◆ **REQUIREMENT**: Note each line that includes the word "depsgraph". Copy those lines.

◆ **RECORDS**:

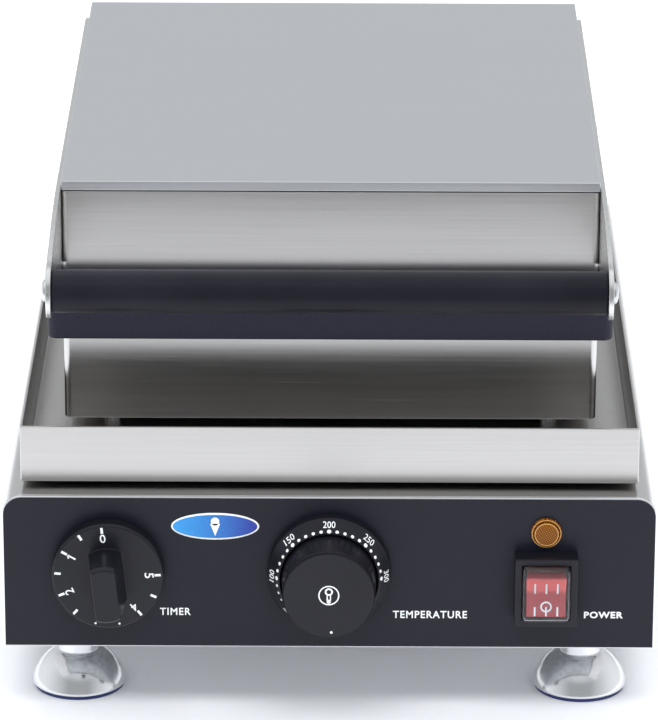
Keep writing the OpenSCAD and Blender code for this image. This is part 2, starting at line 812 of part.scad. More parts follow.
module lamp_lens() {
    color("orange") out_of_panel(switch_x, lamp_z) rotate_extrude()
        polygon([[0, -8], [4.7, -8], [4.7, 0], [6.15, 0], [6.15, 1], [5.7, 1.6], [4.9, 1.8],
            [4.6, 2.6], [0, 3]]);
}

module lamp_body() {
    color("ivory") out_of_panel(switch_x, lamp_z) difference() {
        translate([0, 0, -26]) cylinder(r = 6.5, h = 26 - panel_t);
        translate([0, 0, -18]) cylinder(r = 4.7, h = 18);
    }
}

// ---------- wiring ----------

module terminal_block() {
    color("ivory") behind() difference() {
        translate([-82, base_d - 70, base_z + 2 * sheet_t]) cube([44, 20, 16]);
        for (i = [-1, 0, 1]) bar_y(14 * i - 60, base_z + 12, 3.5, base_d - 71, base_d - 49);
    }
}

// One loom from the switch to the terminal block, and one from there to the heaters
module wiring() {
    block_z = base_z + 12;
    a = [switch_x, 32, switch_z];
    b = [-46, base_d - 66, block_z];
    c = [-60, base_d - 66, block_z];
    d = [-2, duct_d - 1, base_top];
    up = d + [0, 0, housing_z + 10 - base_top];
    color("black") behind() {
        tube(curve(a, a + [0, 60, -30], b - [0, 160, 0], b, 20), 3, [0.2, 0, 1], 8);
        tube(concat(curve(c, c - [0, 40, 0], d - [0, 0, 45], d, 18),
            [for (i = [1 : 6]) d + (up - d) * i / 6]), 2.5, [1, 0.3, 0], 8);
    }
}

// ---------- feet ----------

// Bell-shaped foot with its threaded stud, turning in the base
module foot(x, d) {
    rim_r = foot_dia / 2;
    rim_z = pad_t + 3;
    shoulder_z = pad_t + 13.6;
    color("gainsboro") behind() translate([x, d, 0]) rotate_extrude()
        polygon([[0, pad_t], [rim_r - 0.6, pad_t], [rim_r, pad_t + 0.6], [rim_r, rim_z],
            [rim_r - 0.6, rim_z + 1.8], [rim_r - 1.9, rim_z + 4], [rim_r - 4.8, shoulder_z - 2.8],
            [foot_neck_r + 2.8, shoulder_z], [foot_neck_r + 0.4, shoulder_z + 0.3],
            [foot_neck_r, shoulder_z + 0.8], [foot_neck_r, foot_top], [stud_r, foot_top],
            [stud_r, base_z + 12], [0, base_z + 12]]);
}

module pad(x, d) {
    color([0.15, 0.2, 0.5]) behind() translate([x, d, 0])
        cylinder(r = foot_dia / 2 - 0.4, h = pad_t);
}

module foot_front_left() { foot(-foot_x, foot_d[0]); }
module foot_front_right() { foot(foot_x, foot_d[0]); }
module foot_rear_left() { foot(-foot_x, foot_d[1]); }
module foot_rear_right() { foot(foot_x, foot_d[1]); }
module pad_front_left() { pad(-foot_x, foot_d[0]); }
module pad_front_right() { pad(foot_x, foot_d[0]); }
module pad_rear_left() { pad(-foot_x, foot_d[1]); }
module pad_rear_right() { pad(foot_x, foot_d[1]); }

body_shell();
front_panel();
back_panel();
bottom_plate();
case_screws();
cable_gland();
terminal_block();
wiring();
drip_tray();
lower_housing();
housing_legs();
leg_bolts();
wire_duct();
housing_screws();
lower_plate();
lower_element();
lower_clamp();
lower_insulation();
upper_plate();
upper_element();
upper_clamp();
upper_insulation();
lid_box();
lid_cover();
lid_screws();
left_arm();
right_arm();
handle_grip();
handle_rod();
handle_screws();
hinge_brackets();
hinge_shaft();
hinge_bushes();
shaft_clips();
lid_stop_rod();
lid_gland();
base_gland();
conduit();
timer_knob();
timer_shaft();
timer_movement();
dial_ring();
thermostat_knob();
thermostat_shaft();
thermostat_body();
thermostat_bulb();
switch_bezel();
switch_body();
switch_rocker();
switch_cap();
lamp_lens();
lamp_body();
foot_front_left();
foot_front_right();
foot_rear_left();
foot_rear_right();
pad_front_left();
pad_front_right();
pad_rear_left();
pad_rear_right();
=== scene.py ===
"""Looks of a counter-top waffle cone maker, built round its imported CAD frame.

Metres, +Z up, the control panel faces -Y, and the origin is on the table under the middle.
"""
import json
import math

import bmesh
import bpy
from mathutils import Matrix, Vector


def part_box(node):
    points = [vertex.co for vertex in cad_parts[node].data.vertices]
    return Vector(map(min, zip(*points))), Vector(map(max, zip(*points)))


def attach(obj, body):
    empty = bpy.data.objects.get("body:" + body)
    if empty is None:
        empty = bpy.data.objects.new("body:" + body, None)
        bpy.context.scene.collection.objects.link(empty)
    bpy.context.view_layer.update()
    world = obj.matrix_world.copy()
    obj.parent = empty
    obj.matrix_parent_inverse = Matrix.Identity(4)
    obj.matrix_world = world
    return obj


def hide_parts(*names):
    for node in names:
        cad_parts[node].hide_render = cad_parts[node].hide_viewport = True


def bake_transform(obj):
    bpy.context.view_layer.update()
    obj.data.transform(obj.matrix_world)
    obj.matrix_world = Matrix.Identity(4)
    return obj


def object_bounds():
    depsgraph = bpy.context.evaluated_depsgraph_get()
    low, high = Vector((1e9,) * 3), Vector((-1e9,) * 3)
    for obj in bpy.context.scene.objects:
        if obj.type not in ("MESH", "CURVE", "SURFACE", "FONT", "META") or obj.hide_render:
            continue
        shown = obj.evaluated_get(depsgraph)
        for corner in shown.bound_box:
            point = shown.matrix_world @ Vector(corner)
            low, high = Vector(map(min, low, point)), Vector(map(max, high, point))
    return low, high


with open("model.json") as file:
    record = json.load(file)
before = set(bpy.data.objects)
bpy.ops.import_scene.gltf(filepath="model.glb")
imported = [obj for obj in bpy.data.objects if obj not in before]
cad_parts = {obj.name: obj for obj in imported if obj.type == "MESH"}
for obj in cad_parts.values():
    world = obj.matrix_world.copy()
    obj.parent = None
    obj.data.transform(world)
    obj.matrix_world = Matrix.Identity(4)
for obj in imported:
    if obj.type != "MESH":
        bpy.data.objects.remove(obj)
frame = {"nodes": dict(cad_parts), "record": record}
CAD_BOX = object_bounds()

MM = 0.001
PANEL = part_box("front_panel")
PANEL_Y = PANEL[0].y
PANEL_Z = (PANEL[0].z, PANEL[1].z)
MIDDLE = (CAD_BOX[0] + CAD_BOX[1]) / 2
PRINT = 0.06 * MM                # how thick printed marks lie on a surface
WELD = 1e-6                      # points closer than this are one point
CREASE = 32                      # degrees; sharper edges than this aren't shaded smooth


# ---------- materials ----------

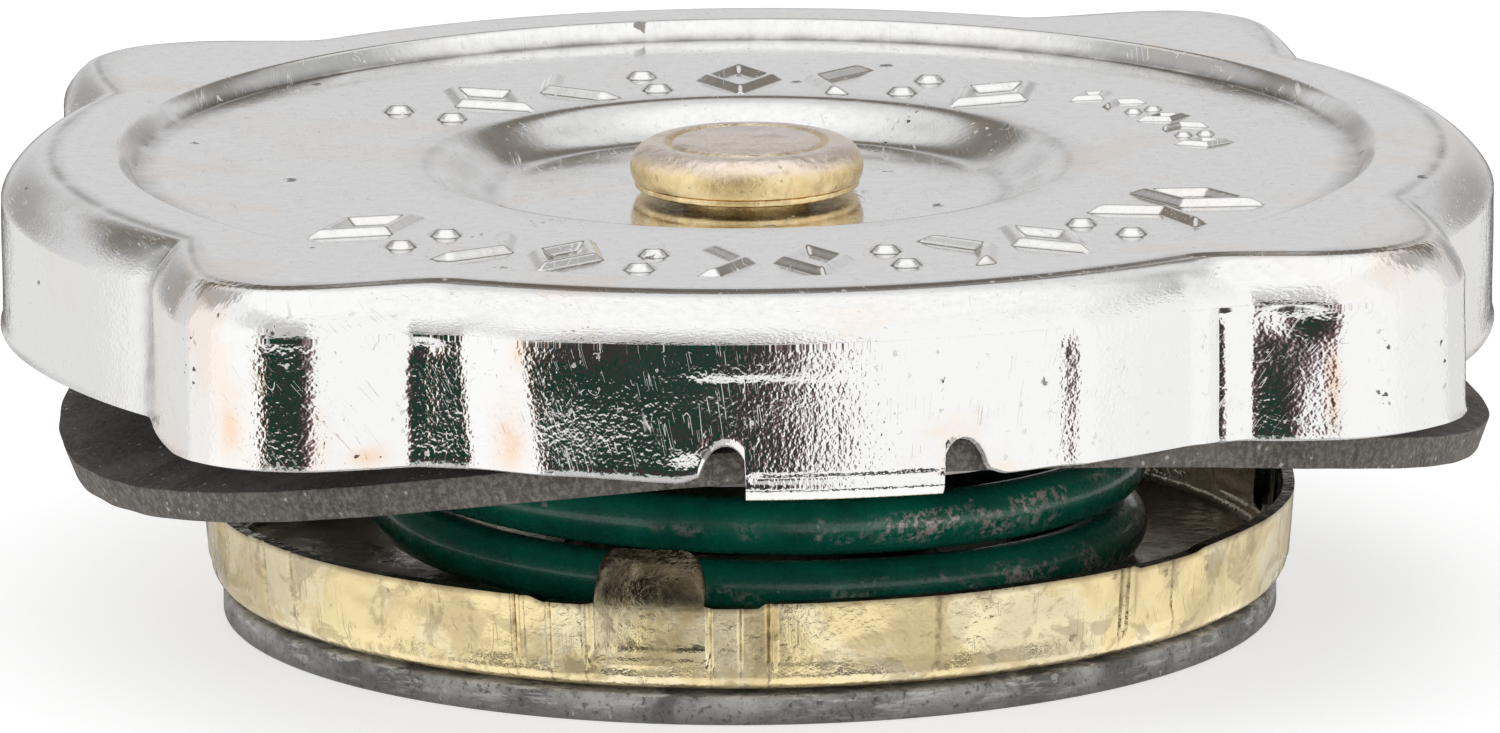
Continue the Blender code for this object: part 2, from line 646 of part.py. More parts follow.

◆ **FULL SOLUTION**:
    depsgraph = bpy.context.evaluated_depsgraph_get()
        shown = obj.evaluated_get(depsgraph)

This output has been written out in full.